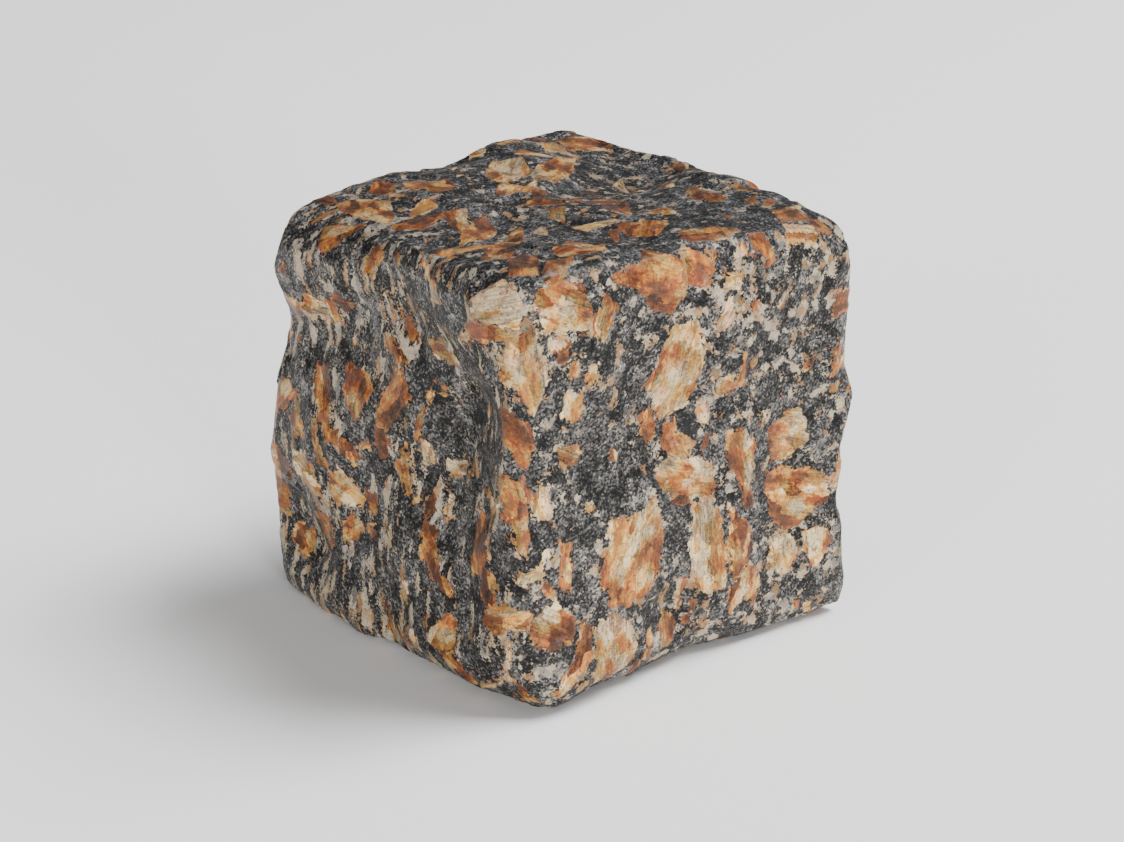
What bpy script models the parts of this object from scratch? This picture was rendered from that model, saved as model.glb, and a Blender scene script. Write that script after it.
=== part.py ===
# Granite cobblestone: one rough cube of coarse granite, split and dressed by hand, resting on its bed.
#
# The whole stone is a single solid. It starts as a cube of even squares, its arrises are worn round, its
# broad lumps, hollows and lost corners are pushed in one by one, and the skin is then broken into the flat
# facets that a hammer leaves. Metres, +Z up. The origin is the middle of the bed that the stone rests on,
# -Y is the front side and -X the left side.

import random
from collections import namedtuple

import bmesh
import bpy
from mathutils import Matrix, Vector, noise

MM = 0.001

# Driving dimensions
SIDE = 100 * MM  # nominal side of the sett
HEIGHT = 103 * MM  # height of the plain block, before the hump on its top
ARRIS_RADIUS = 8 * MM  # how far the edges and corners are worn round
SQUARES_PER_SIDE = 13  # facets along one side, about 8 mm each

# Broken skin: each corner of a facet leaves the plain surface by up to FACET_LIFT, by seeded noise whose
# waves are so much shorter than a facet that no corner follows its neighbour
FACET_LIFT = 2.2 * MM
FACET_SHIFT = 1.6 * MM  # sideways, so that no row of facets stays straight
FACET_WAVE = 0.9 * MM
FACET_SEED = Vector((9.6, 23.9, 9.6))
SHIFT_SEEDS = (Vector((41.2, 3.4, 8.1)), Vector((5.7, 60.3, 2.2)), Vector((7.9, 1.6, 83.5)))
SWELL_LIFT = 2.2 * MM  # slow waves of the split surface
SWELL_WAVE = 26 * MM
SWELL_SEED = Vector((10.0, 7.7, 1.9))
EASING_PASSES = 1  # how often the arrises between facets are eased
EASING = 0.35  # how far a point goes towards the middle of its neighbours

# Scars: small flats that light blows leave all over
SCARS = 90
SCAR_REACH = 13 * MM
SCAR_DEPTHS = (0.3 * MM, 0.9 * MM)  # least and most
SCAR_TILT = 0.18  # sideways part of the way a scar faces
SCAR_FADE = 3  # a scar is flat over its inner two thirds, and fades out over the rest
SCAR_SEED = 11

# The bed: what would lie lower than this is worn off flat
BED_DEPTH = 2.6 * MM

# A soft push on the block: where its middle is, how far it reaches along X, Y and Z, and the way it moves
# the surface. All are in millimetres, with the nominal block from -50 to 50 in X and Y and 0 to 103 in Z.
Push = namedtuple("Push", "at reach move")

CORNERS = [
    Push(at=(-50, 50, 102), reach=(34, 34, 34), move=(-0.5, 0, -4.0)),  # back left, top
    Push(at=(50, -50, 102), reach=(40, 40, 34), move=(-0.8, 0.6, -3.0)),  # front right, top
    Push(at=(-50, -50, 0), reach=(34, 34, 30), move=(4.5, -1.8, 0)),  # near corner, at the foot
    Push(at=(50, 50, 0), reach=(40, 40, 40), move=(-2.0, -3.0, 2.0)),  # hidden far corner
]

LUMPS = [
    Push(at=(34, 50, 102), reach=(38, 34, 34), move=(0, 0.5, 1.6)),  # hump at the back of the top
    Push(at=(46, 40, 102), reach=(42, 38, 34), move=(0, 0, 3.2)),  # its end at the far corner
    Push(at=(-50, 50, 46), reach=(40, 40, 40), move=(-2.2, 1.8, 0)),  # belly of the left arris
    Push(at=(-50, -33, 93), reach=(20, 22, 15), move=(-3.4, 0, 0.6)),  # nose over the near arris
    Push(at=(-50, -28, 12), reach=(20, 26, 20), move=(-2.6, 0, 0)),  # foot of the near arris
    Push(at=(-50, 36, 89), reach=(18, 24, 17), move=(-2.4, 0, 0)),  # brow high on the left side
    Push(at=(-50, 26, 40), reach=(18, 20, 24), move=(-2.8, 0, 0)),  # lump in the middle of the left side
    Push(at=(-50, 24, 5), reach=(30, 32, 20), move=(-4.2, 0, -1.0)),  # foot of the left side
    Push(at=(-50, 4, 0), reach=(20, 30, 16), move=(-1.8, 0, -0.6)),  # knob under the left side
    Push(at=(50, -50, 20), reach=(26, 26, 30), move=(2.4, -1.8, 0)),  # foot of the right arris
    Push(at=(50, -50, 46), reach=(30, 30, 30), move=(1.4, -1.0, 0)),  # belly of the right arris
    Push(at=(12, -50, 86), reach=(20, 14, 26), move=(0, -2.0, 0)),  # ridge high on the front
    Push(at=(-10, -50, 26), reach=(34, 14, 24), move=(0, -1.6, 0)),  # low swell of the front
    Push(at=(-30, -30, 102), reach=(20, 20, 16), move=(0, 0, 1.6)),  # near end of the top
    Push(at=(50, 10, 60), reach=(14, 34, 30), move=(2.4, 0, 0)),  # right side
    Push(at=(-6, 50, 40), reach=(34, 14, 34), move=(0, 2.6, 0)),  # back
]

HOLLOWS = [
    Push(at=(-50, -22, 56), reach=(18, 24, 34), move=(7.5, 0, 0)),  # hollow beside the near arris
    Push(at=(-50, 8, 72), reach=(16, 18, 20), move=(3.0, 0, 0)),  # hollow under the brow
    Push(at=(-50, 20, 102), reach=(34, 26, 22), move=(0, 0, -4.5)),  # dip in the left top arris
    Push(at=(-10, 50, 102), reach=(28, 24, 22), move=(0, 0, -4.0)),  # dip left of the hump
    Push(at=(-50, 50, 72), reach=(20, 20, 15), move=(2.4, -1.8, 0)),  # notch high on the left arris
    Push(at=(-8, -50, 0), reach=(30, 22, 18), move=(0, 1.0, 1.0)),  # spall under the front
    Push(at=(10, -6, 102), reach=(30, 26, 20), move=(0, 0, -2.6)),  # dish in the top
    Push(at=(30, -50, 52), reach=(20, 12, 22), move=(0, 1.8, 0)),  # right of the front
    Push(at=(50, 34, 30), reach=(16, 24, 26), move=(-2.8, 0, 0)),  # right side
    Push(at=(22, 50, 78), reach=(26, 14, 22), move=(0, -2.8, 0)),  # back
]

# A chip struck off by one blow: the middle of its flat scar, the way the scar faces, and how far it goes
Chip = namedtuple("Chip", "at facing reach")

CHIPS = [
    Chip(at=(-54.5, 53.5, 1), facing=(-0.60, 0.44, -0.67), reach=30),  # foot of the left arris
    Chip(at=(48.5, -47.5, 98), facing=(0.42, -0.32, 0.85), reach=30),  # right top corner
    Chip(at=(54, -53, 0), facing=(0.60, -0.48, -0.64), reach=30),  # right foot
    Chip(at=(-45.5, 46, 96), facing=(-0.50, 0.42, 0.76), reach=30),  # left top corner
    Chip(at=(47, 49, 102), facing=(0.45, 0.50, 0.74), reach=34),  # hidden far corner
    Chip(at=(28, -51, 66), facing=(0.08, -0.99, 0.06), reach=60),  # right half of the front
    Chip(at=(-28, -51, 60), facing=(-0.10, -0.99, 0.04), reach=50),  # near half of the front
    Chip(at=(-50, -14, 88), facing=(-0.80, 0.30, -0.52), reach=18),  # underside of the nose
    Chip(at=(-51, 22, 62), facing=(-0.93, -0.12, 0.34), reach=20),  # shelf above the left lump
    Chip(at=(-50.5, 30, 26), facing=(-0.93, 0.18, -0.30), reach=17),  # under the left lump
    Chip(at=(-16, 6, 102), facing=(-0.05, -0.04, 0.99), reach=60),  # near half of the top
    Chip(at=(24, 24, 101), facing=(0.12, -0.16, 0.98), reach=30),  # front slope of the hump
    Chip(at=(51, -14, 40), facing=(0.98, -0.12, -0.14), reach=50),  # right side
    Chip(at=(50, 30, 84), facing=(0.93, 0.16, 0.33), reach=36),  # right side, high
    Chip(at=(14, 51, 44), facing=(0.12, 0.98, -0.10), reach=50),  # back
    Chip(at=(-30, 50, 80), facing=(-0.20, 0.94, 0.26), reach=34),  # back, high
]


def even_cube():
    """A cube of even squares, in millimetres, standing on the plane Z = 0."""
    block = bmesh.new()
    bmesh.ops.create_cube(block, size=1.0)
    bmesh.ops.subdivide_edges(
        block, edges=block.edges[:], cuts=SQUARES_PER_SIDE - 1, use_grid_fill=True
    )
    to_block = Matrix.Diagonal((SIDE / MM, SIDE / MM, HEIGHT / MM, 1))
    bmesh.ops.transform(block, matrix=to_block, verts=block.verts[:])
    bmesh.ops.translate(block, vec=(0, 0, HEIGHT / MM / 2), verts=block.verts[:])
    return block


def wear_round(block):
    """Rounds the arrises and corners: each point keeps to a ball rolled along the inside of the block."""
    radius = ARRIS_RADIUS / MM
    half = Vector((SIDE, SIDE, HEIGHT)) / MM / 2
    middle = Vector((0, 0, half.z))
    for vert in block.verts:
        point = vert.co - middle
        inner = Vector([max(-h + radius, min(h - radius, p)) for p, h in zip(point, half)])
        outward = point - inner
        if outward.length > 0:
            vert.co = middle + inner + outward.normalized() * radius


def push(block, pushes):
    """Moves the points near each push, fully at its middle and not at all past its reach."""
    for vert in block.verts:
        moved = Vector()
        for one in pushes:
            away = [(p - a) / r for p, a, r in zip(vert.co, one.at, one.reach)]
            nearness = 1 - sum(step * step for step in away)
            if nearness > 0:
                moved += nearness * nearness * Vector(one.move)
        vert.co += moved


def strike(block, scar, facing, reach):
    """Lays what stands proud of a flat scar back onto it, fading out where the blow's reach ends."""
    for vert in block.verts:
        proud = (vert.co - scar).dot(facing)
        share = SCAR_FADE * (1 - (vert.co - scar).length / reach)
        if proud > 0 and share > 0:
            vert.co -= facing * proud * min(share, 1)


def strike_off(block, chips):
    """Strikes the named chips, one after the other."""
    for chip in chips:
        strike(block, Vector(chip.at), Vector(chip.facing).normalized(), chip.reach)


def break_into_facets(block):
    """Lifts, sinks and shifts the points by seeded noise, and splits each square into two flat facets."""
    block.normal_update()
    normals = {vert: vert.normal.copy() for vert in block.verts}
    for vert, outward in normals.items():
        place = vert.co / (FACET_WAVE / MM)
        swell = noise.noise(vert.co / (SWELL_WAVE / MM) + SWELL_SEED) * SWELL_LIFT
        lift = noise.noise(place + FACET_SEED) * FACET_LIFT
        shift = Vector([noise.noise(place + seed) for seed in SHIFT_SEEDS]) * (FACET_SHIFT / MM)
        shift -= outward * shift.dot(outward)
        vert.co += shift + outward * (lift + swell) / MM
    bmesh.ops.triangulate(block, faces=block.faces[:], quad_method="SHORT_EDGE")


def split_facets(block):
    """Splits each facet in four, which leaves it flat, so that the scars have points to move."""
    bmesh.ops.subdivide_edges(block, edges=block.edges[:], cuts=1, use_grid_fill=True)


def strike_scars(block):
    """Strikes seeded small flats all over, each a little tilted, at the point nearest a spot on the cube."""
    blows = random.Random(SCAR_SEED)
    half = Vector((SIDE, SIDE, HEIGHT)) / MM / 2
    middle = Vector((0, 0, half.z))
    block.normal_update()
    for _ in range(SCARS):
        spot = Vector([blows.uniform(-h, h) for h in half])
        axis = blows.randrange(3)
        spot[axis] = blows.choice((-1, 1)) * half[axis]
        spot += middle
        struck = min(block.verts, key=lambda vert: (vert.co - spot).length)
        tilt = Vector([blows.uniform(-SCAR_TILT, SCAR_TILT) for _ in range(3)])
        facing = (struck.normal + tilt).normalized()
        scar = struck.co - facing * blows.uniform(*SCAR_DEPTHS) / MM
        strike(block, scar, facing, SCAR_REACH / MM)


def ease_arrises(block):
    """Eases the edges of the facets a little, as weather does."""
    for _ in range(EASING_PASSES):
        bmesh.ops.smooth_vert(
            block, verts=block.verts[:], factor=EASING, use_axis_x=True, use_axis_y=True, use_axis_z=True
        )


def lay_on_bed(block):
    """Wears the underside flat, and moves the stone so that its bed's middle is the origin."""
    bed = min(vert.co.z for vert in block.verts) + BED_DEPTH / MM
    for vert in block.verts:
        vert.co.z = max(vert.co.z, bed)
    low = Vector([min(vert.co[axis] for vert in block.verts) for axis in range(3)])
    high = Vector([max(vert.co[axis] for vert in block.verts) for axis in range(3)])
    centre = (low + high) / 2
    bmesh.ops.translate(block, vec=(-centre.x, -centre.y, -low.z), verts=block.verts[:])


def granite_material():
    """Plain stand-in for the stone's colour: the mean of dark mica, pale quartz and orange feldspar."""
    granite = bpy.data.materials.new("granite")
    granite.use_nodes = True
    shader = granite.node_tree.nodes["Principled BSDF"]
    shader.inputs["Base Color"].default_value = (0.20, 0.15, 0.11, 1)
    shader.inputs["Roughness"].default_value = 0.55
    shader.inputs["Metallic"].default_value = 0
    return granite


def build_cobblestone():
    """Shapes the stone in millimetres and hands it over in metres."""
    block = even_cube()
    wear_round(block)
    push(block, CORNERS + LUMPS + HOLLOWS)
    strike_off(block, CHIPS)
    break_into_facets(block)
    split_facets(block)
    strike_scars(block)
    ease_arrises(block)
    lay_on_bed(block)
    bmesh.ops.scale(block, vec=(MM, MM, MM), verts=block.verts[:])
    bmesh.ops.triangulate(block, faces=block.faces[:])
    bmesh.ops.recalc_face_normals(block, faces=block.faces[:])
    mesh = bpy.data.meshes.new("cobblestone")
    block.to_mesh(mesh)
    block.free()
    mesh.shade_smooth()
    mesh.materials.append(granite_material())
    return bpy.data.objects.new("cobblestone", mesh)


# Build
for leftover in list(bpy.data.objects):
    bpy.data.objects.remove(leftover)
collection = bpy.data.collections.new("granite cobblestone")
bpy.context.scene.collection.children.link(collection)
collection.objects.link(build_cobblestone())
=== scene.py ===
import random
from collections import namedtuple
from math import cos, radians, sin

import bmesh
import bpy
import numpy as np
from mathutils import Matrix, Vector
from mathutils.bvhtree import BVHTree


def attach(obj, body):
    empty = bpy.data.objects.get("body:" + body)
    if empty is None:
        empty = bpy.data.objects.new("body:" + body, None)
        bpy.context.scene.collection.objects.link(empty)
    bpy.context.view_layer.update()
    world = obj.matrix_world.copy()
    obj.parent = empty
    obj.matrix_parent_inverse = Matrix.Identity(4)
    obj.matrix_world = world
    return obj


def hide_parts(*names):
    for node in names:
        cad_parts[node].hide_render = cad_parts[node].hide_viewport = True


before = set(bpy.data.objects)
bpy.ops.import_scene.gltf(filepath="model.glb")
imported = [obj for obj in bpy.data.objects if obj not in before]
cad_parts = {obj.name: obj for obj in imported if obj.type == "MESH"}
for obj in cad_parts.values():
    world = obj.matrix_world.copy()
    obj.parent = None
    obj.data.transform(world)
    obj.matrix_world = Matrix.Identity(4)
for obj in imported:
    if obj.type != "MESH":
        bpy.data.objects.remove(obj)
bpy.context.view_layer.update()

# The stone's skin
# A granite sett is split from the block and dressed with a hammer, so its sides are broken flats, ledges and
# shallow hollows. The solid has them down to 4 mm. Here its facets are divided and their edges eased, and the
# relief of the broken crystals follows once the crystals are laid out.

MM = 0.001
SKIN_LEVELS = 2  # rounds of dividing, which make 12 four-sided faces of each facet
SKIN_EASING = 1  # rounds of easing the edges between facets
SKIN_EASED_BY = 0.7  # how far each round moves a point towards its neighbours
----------
# [Given request]
Extract the lines of the preceding material that run from the line with "push(block, CORNERS + LUMPS + HOLLOWS)" through the line with "before = set(bpy.data.objects)", inclusive, reproducing them exactly and adding nothing.

# [Full answer]
    push(block, CORNERS + LUMPS + HOLLOWS)
    strike_off(block, CHIPS)
    break_into_facets(block)
    split_facets(block)
    strike_scars(block)
    ease_arrises(block)
    lay_on_bed(block)
    bmesh.ops.scale(block, vec=(MM, MM, MM), verts=block.verts[:])
    bmesh.ops.triangulate(block, faces=block.faces[:])
    bmesh.ops.recalc_face_normals(block, faces=block.faces[:])
    mesh = bpy.data.meshes.new("cobblestone")
    block.to_mesh(mesh)
    block.free()
    mesh.shade_smooth()
    mesh.materials.append(granite_material())
    return bpy.data.objects.new("cobblestone", mesh)


# Build
for leftover in list(bpy.data.objects):
    bpy.data.objects.remove(leftover)
collection = bpy.data.collections.new("granite cobblestone")
bpy.context.scene.collection.children.link(collection)
collection.objects.link(build_cobblestone())
=== scene.py ===
import random
from collections import namedtuple
from math import cos, radians, sin

import bmesh
import bpy
import numpy as np
from mathutils import Matrix, Vector
from mathutils.bvhtree import BVHTree


def attach(obj, body):
    empty = bpy.data.objects.get("body:" + body)
    if empty is None:
        empty = bpy.data.objects.new("body:" + body, None)
        bpy.context.scene.collection.objects.link(empty)
    bpy.context.view_layer.update()
    world = obj.matrix_world.copy()
    obj.parent = empty
    obj.matrix_parent_inverse = Matrix.Identity(4)
    obj.matrix_world = world
    return obj


def hide_parts(*names):
    for node in names:
        cad_parts[node].hide_render = cad_parts[node].hide_viewport = True


before = set(bpy.data.objects)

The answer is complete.